Commissioner McConnell said it is a bigger issue than roof heights, and she does not want to look at them in isolation. It is about redeveloping neighborhoods to maintain the character of the Village.
Commissioner Urban agreed that this has to be looked as a whole and as neighborhoods.
Commissioner Tully said there have been requests to look at the redevelopment in particular areas. There are many other issues involved as well as roof heights.
Regarding the abatements, Commissioner Tully said that the Council did not abate two of the ordinances. He said moved to further abate one of the General Obligation bonds because he believes the Village can cut more money from the budget. He said that the Council has tried to abate whenever possible those items where they have discretion. The other abatement ordinance which was not moved on he did not support because he believes there is a need to put some additional money into the capital and reserve funds. He would like to see the funds go toward capital improvement projects such as sidewalks, stormwater, tree replacement and pruning.
Commissioner Tully then added that he had a wonderful time at the 5th Annual Taste of the Town put on by the Downers Grove Junior Woman’s Club.
The Mayor said that he cannot make a motion or second it. He would have seconded it and believes it should have been abated.

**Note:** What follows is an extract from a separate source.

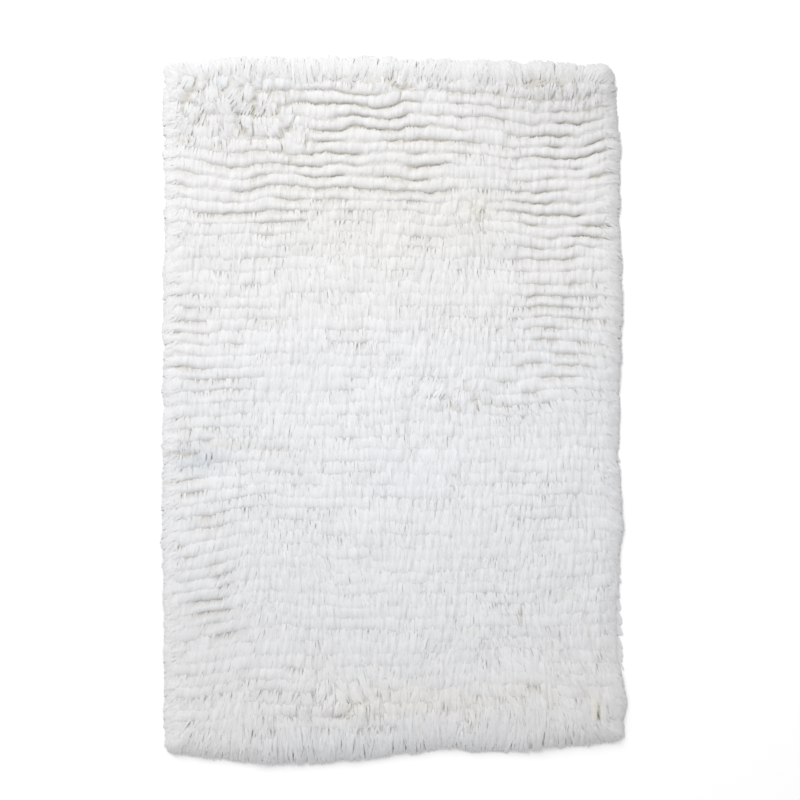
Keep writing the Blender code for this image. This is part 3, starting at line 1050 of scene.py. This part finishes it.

He feels there will be a surplus this year. As to the second abatement, he would also like to see this go into capital projects.
The Mayor agreed that the Taste of the Town was a terrific event. He also congratulated Cub Scout Pack 57 on their Blue and Gold dinner. In addition the YMCA had their Scholarship Kick-off Campaign program last night, and he wished them well. The Mayor said he spoke with the Mayor of Westmont and they discussed fence heights for outdoor cafes. Finally, the Mayor thanked Belle Aire School and the 3rd grade class for inviting him to speak to them about local government, the election process, and casting deciding votes in a Council meeting. He said that since he has been Mayor, he has cast two deciding votes.
There being no further discussion, the Workshop meeting was adjourned at 9:48 p.m.